What you will do ▸ Your task is to restate the data word for word.

Data excerpt ▸
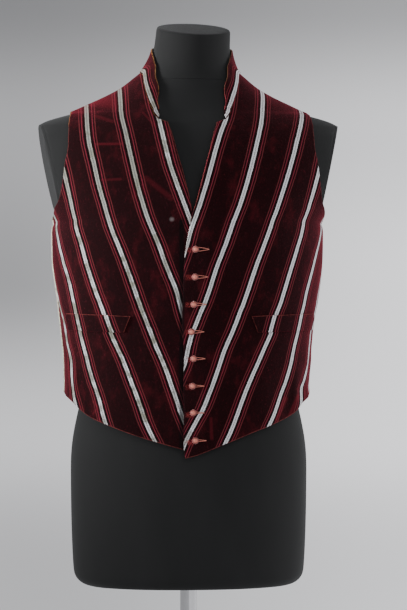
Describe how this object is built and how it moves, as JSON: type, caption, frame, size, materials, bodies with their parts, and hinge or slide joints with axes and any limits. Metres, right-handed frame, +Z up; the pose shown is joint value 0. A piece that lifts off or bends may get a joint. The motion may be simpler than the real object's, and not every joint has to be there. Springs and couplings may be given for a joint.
{
  "type": "waistcoat on dress form",
  "caption": "Single-breasted waistcoat of striped silk velvet with a stand collar, welt pockets and a pointed hem, buttoned on a limbless dress form with a pole and a round base.",
  "frame": {"origin": "middle of the underside of the stand's round base, on the surface it stands on", "axes": "+Z up; the front of the waistcoat faces -Y; +X is the wearer's left"},
  "size_m": [0.4358, 0.33, 1.1443],
  "materials": {
    "striped_velvet": "silk velvet, wine red with satin stripes",
    "back_cotton": "matt cotton with a small printed pattern",
    "button_thread": "worked over with silk thread",
    "form_jersey": "matt stretch jersey",
    "chrome": "polished"
  },
  "bodies": {
    "root": {"front_left": "striped_velvet", "front_right": "striped_velvet", "collar": "striped_velvet", "welt_left": "striped_velvet", "welt_right": "striped_velvet", "back": "back_cotton", "button_1": "button_thread", "button_2": "button_thread", "button_3": "button_thread", "button_4": "button_thread", "button_5": "button_thread", "button_6": "button_thread", "button_7": "button_thread", "button_8": "button_thread", "form_torso": "form_jersey", "form_neck": "form_jersey", "form_arm_plate_left": "form_jersey", "form_arm_plate_right": "form_jersey", "pole": "chrome", "base": "chrome"}
  },
  "joints": []
}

The reply ▸
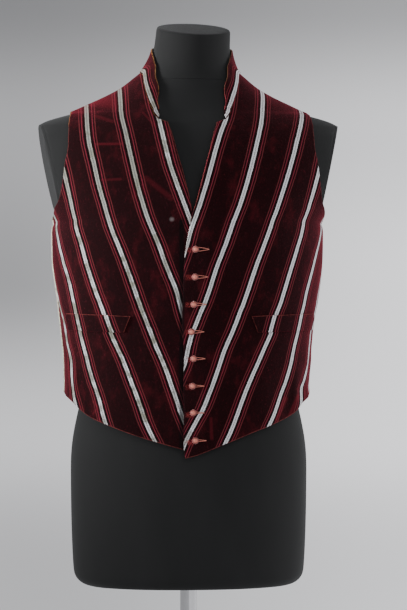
Describe how this object is built and how it moves, as JSON: type, caption, frame, size, materials, bodies with their parts, and hinge or slide joints with axes and any limits. Metres, right-handed frame, +Z up; the pose shown is joint value 0. A piece that lifts off or bends may get a joint. The motion may be simpler than the real object's, and not every joint has to be there. Springs and couplings may be given for a joint.
{
  "type": "waistcoat on dress form",
  "caption": "Single-breasted waistcoat of striped silk velvet with a stand collar, welt pockets and a pointed hem, buttoned on a limbless dress form with a pole and a round base.",
  "frame": {"origin": "middle of the underside of the stand's round base, on the surface it stands on", "axes": "+Z up; the front of the waistcoat faces -Y; +X is the wearer's left"},
  "size_m": [0.4358, 0.33, 1.1443],
  "materials": {
    "striped_velvet": "silk velvet, wine red with satin stripes",
    "back_cotton": "matt cotton with a small printed pattern",
    "button_thread": "worked over with silk thread",
    "form_jersey": "matt stretch jersey",
    "chrome": "polished"
  },
  "bodies": {
    "root": {"front_left": "striped_velvet", "front_right": "striped_velvet", "collar": "striped_velvet", "welt_left": "striped_velvet", "welt_right": "striped_velvet", "back": "back_cotton", "button_1": "button_thread", "button_2": "button_thread", "button_3": "button_thread", "button_4": "button_thread", "button_5": "button_thread", "button_6": "button_thread", "button_7": "button_thread", "button_8": "button_thread", "form_torso": "form_jersey", "form_neck": "form_jersey", "form_arm_plate_left": "form_jersey", "form_arm_plate_right": "form_jersey", "pole": "chrome", "base": "chrome"}
  },
  "joints": []
}